Well, Vizzini does rather goad Westley into challenging him to the battle.
Also, he (Vizzini) may have faced some retribution from Prince Humperdinck if he failed to carry out the kidnapping and murder as planned. He may have figured he had more to fear from a displeased prince (soon to be king) and his army than from one man in a mask.
There are plot holes in The Princess Bride, but I don’t think this is one of them.
That’s not how I interpret the scene at all. The Man in Black is cool as a cucumber the whole way through. He keeps the same very slight smile in every shot and playfully taunting tone of voice in almost every phrase. He moves his hand around slightly, but it doesn’t look like much of a tell. He never raises his voice, and the only emotion he seems to let out is startled confusion when playing the fool against Vizzini’s lame misdirection.
Here’s the scene on Youtube for reference.
Buttercup, not Blossom.
Sure, the Man in Black is trying to look cool and collect.
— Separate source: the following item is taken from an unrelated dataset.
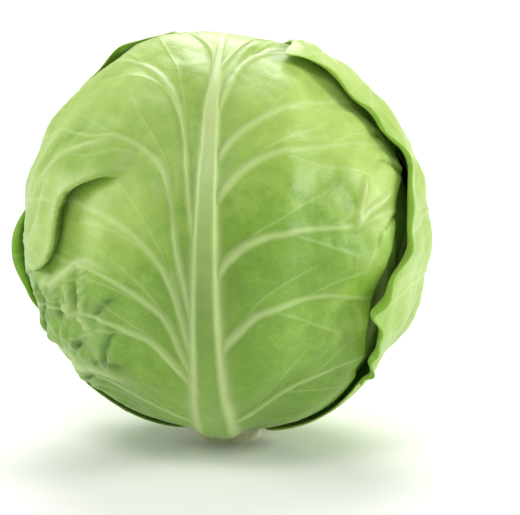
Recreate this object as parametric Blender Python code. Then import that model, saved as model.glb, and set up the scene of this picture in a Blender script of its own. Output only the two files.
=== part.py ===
# A whole green cabbage, standing on its cut stalk.
#
# The head is a dense heart wrapped in six leaves. Each leaf is drawn flat, in degrees
# across and along it, by the side veins that leave its midrib, and is then wrapped on
# what lies under it, so every leaf rides over the ribs and edges of the ones inside.
# World axes: +Z up, the front leaf faces -Y, the origin is the middle of the cut face.
# Lengths are in millimetres and angles in degrees until the last step.

import math

import bmesh
import bpy
import numpy as np

# Head and stalk
HEAD_CENTRE = 91.5
HEART_ACROSS = 81.0
HEART_UP = 79.0
HEART_DOWN = 77.0
SEAT_HEIGHT = 16.8
STALK_RADIUS = 15.0
STALK_TOP = 16.5
HEART_STEP = 1.2
# Where the head bulges or is flatter than a ball: towards which side, and by how much.
SHOULDERS = (((-0.72, 0.0, 0.69), 4.0), ((0.66, 0.0, 0.75), -1.5))

# Leaves
LEAF_MIDDLE = 95.0
DEGREE_LENGTH = 1.52
LEAF_GAP = 0.95
BLADE = 0.9
BLADE_EDGE = 0.65
VEIN_HEIGHT = 0.9
VEIN_HALF_WIDTH = 2.6
ROW_KNOTS = np.array([0.0, 0.14, 0.34, 0.66, 1.0])

# Wrapping
SAMPLE_COUNT = 6000
SPREAD = 7.5
BLUR = 3.2
SPARE = 0.5

# Side veins, from the stalk to the tip: where each leaves the midrib, then four points
# out to the leaf's edge, as (across, along) in degrees from the middle of the leaf.
PLAIN_ROWS = (
    ((0, -81), (15, -85), (34, -78), (50, -64), (60, -48)),
    ((0, -64), (8, -57), (22, -48), (46, -40), (74, -40)),
    ((0, -42), (6, -30), (18, -18), (44, -12), (82, -14)),
    ((0, -20), (6, -8), (18, 4), (44, 12), (82, 14)),
    ((0, 2), (5, 14), (15, 26), (40, 38), (72, 42)),
    ((0, 22), (5, 33), (14, 46), (34, 60), (56, 68)),
    ((0, 40), (4, 50), (10, 64), (23, 76), (36, 86)),
    ((0, 52), (0, 60), (0, 70), (0, 82), (0, 94)),
)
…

He’s also giving away small tells, primarily through his hand, and there are cracks in his composure when he tells Vizzini he’s stalling at 2:28 and that he’s trying to trick MiB into giving away something at 2:55.
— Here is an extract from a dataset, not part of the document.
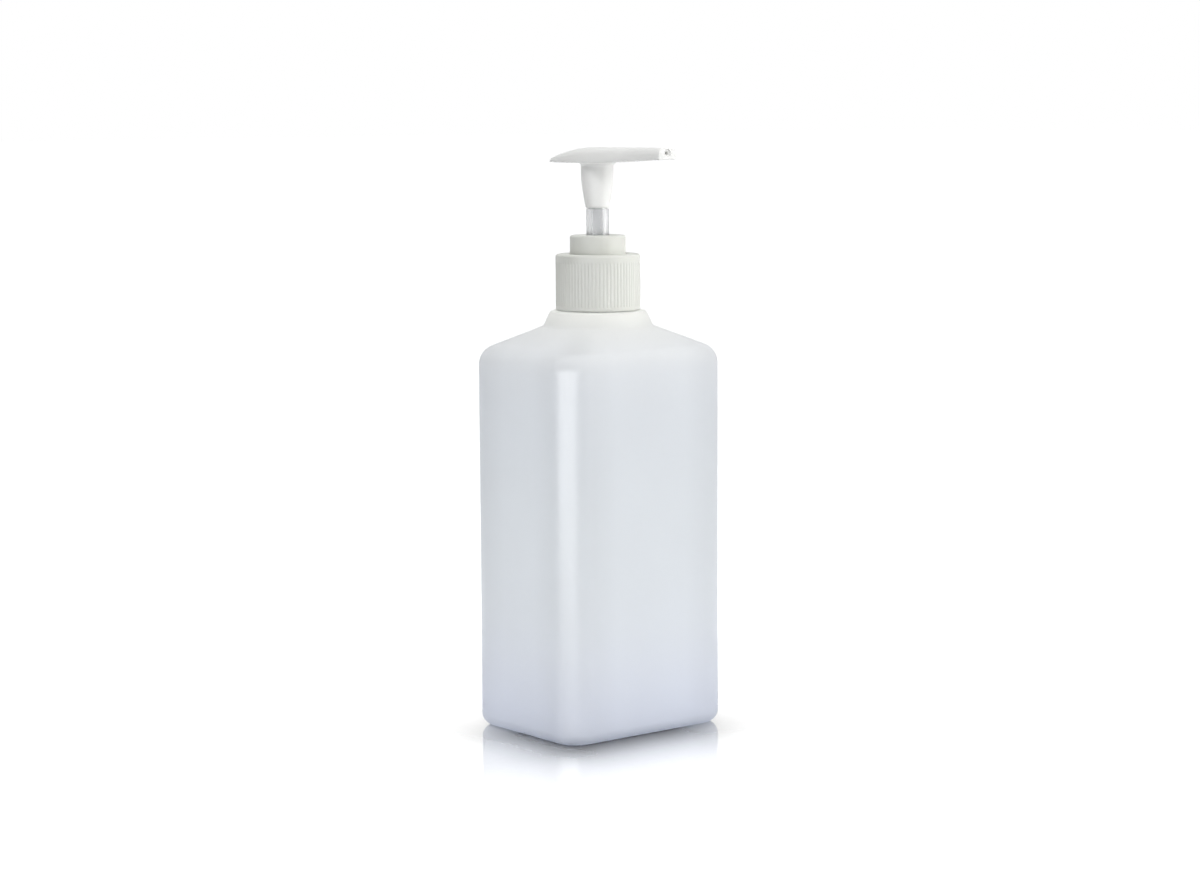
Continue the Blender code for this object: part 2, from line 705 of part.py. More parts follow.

If MiB really were cool and collect, he’d just be staring Vizzini down until asking if he was ready to choose. But by responding the way he does, he ‘shows’ nervousness under his cool facade; it’s supposed to come off as bluff and bravado. It’s all meant to lull Vizzini into thinking he has MiB by the short hairs despite MiB trying to pretend otherwise.
In other words, what you have there is a good actor playing a good actor playing a bad actor who’s trying to be a good actor and failing. ![]()
Thank you though I think I had the movie character confused with the PowerPuff Girls.
“Have you ever heard of Plato, Aristotle, Socrates … ?”
“Yes.”
“Morons.”
I suspect some of the confusion might also be caused by a reading of the book, wherein it describes a fair bit of increasing agitation on the part of the Man in Black. Cary Elwes’ portrayal in the filmed scene is quite a bit more calm, cool, and collected than what Goldman wrote in the novel, IMO.